Pengisian dilakukan di sumber air milik DKP di Bogor Tengah. Namun, ada dua titik saluran air tempat Komeng mengisi air yang lebih dekat dengan rute penyiramannya.
Saat iklim dalam kondisi normal, kendala yang dihadapi Komeng di antaranya saat mengisi air di sungai. Ada kalanya sampah tersangkut di selang penyedot air selama proses pemompaan.
"Harus dibersihkan dulu, lalu pompa dinyalakan lagi. Makan waktu. Padahal kalau penyiraman terlalu siang tidak baik untuk tanaman," ucap pria yang bermukim di Kebon Manggis, Paledang, Bogor Tengah, bersama istri dan ketiga anaknya itu.
Selama tujuh tahun di bidang penyiraman taman, Komeng mengatakan ini pertama kalinya Bogor mengalami kemarau hingga dua bulan. Biasanya, ia berujar, panas hanya bertahan sepekan sebelum hujan kembali turun.
Meski merasa aneh, ia tetap optimistis dan menyimpan asa. Ia yakin, Bogor akan kembali seperti sedia kala, seperti sematan namanya selama ini sebagai Kota Hujan.
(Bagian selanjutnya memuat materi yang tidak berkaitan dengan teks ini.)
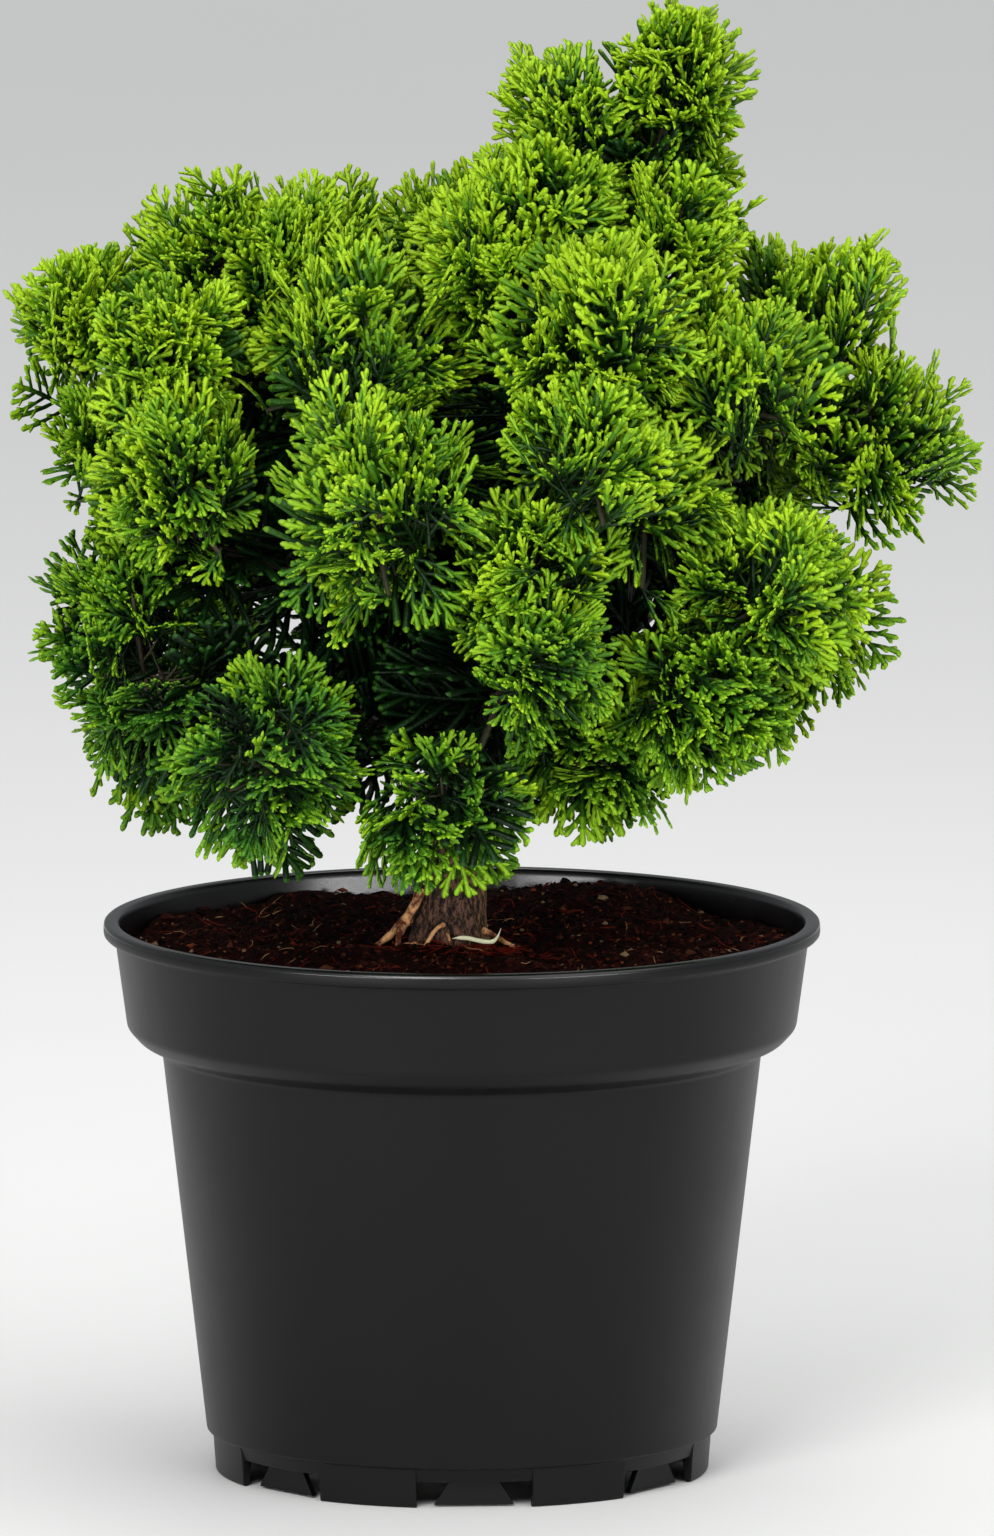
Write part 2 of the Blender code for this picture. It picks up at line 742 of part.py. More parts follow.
def build_bough(bough, parent):
    material = principled("bark_" + bough.name, BARK_FINISH)
    points, radii = with_round_end(*bough_path(bough))
    limb = finished("bough_" + bough.name, limb_mesh(points, radii, BOUGH_SIDES), material, parent)
    trunk_points, trunk_radii = trunk_path()
    grown = [radius + GAP for radius in trunk_radii]
    cutter = finished("trunk_clearance", limb_mesh(trunk_points, grown, TRUNK_SIDES, flare_shape), None)
    return combine(limb, [cutter], "DIFFERENCE")


def build_mass(mass, growth, parent):
    stem, twigs, core, sprays = growth
    material = principled(mass.name, FOLIAGE_FINISH)
    item = finished(mass.name, limb_mesh(stem, (STEM_RADIUS, STEM_RADIUS), 3), material, parent)
    pieces = [finished("twig", limb_mesh(twig, (TWIG_RADIUS, TWIG_RADIUS), 3), None) for twig in twigs]
    pieces.append(finished("core", core_mesh(mass.centre, core), None))
    for spray in sprays:
        pieces.append(finished("spray", blade_mesh(spray_outline(spray)), None))
    return keep_outer_shell(combine(item, pieces, "UNION", "MANIFOLD"))


def limb_rows():
    """Every stretch of trunk, root and boughs, for keeping foliage clear of them."""
    rows = segments(*trunk_path()) + segments(*root_path())
    for bough in CROWN:
        if bough.reach:
            rows += segments(*bough_path(bough, BOUGH_CHECK_RINGS))
    return rows


def main():
    for item in list(bpy.data.objects):
        bpy.data.objects.remove(item)
    plant = bpy.data.objects.new("potted_conifer", None)
    bpy.context.scene.collection.objects.link(plant)
    build_pot(plant)
    build_soil(plant)
    build_trunk(plant)
    for bough in CROWN:
        if bough.reach:
            build_bough(bough, plant)
    masses = crown_masses()
    limbs = limb_rows()
    stems = {}
    for mass in masses:
        start = stem_start(mass, unit(mass.centre - mass.tip))
        stems[mass.name] = segments([start, mass.centre], [STEM_RADIUS, STEM_RADIUS])
    for mass in masses:
        others = []
        for name, rows in stems.items():
            if name != mass.name:
                others += rows
        build_mass(mass, grow(mass, masses, limbs + others), plant)


main()
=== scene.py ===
"""The looks of a dwarf conifer in a moulded nursery pot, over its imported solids.

Metres, +Z up, and the side that the photograph shows looks toward -Y. The crown grows by the
rule of the part's own source, with the same sizes, names and order of draws, and goes on from
there to finer shoots within the same reach.
"""
import math
import random
from collections import namedtuple

import bpy
import numpy as np
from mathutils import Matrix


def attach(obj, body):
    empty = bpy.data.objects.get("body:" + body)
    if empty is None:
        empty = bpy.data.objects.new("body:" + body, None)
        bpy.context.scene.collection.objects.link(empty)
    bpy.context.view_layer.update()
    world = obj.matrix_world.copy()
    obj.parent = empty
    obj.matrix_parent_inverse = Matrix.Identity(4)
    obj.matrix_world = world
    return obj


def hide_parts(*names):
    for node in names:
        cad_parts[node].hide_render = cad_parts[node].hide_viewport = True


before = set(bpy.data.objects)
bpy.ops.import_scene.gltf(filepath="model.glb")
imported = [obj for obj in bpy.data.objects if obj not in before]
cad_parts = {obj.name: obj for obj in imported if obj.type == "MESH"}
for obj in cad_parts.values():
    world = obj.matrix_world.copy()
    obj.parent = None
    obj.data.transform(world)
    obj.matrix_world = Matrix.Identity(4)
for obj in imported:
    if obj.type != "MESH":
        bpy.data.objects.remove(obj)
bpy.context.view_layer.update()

MM = 0.001
UP = np.array([0.0, 0.0, 1.0])
RIGHT = np.array([1.0, 0.0, 0.0])

# Pot, as in the part's source
POT_HEIGHT = 147 * MM
LIP_RADIUS = 95 * MM
LIP_HEIGHT = 4 * MM
LIP_INNER_RADIUS = 91.2 * MM
COLLAR_TOP_RADIUS = 92 * MM
COLLAR_FOOT_RADIUS = 88.7 * MM
COLLAR_FOOT_HEIGHT = 119 * MM
WALL_TOP_RADIUS = 79.5 * MM
WALL_TOP_HEIGHT = 112.7 * MM
WALL_FOOT_RADIUS = 67.7 * MM
WALL = 1.3 * MM
RING_HEIGHT = 10.6 * MM
RING_RADIUS = 65.4 * MM
RING_WALL = 1.8 * MM
RING_DRAFT = 0.8 * MM
FLOOR_UNDERSIDE = 7.6 * MM
FLOOR_TOP = 9 * MM
BOSS_RADIUS = 10.5 * MM
BOSS_DRAFT = 0.6 * MM
SHOULDER_INSET = 3.2 * MM
SHOULDER_RISE = 2.8 * MM
NOTCH_COUNT = 7
NOTCH_WIDTH = 31 * MM
NOTCH_HEIGHT = 7 * MM
NOTCH_TURN = 3.0
WEB_TOP_WIDTH = 11 * MM
WEB_FOOT_WIDTH = 21 * MM
WEB_RADIUS = 60.5 * MM
WEB_THICKNESS = 1.6 * MM
WEB_CLEARANCE = 0.6 * MM

# Rounding of the pot's edges, where its polished side begins under the lip's top, and how finely
# the pot is divided round, with a near upright step at each end of a notch
EDGE_RADIUS = 1.1 * MM
POLISHED_DEPTH = 1.3 * MM
SHARP_ANGLE = math.radians(35)
POT_COLUMNS = 210
NOTCH_STEP = 0.001

# Trunk and boughs, as in the part's source
SOIL_LEVEL = 140 * MM
TRUNK_RISE = 208 * MM
TRUNK_DRIFT = 52 * MM
TRUNK_BASE_X = -3 * MM
TRUNK_SWAY = 4 * MM
TRUNK_CURVE = 1.6
TRUNK_RADIUS = 9.2 * MM
TRUNK_TIP_RADIUS = 1.8 * MM
TRUNK_TAPER = 0.9
FLARE = 2.2 * MM
FLARE_HEIGHT = 9 * MM
FLARE_LOBES = 5
FLARE_LOBE_DEPTH = 0.09
FLARE_TURN = 0.6
BOUGH_SHARE_OF_TRUNK = 0.45
BOUGH_BEND = 0.45
BOUGH_TIP_RADIUS = 1.3 * MM

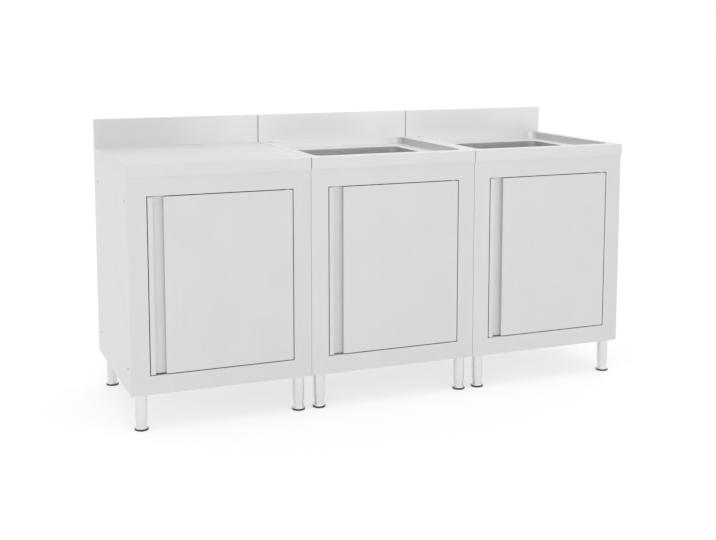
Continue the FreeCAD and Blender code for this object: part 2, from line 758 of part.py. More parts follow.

"Buktinya dua hari ini hujan. Waktu itu hari Jumat ada doa minta hujan di Sempur, sama Allah dikasih hujan hari Minggunya kalau tidak salah," ungkapnya.
Komeng menjalani profesinya dengan kecintaan. Sebisa mungkin ia mengenali karakter tanaman di taman yang ia sirami agar bisa bertahan hidup.
Pria yang menempuh pendidikan formal hingga jenjang SMP itu tidak berharap masyarakat luas menghargai pekerjaannya. Akan tetapi, Komeng berharap siapapun mau ikut berpartisipasi menjaga lingkungan.
Termasuk, tambahnya, para pendatang atau wisatawan di Kota Bogor yang diharapkan tidak merusak tanaman dan merasa ikut memiliki taman. Pria yang kerap ikut mempelajari cara penanaman, pembibitan, dan perawatan flora itu tidak rela melihat tanaman dirusak.
"Kalau di tanaman ada hama ulat, kami bisa bersihkan. Kalau hamanya manusia, tidak ada obatnya. Diberi tahu terkadang melawan," katanya mengeluhkan orang-orang yang sering abai dan merusak keindahan taman, tanaman, dan pepohonan.
Terkait pekerjaannya, Komeng bersyukur telah berstatus sebagai PNS. Ayah tiga anak itu tak menyangka bisa mendapatkan pekerjaan di dinas pemerintahan dan mencapai posisi tersebut.
Ia berkisah, masuk ketika masa transisi Wali Kota Bogor Suratman dan Eddy Gunardi. Pada masa itu, gaji yang ia terima hanya 30 ribu rupiah.
Komeng tetap bertahan dan merasa cukup dengan penghasilan tersebut. Lambat laun, gaji yang ia terima menanjak.
"Dari 30 ribu, jadi 45 ribu, lalu 65 ribu. Waktu saya menikah tahun 2003, gaji saya 300 ribu rupiah. Sekarang Alhamdulillah cukup untuk keluarga," tuturnya qana'ah.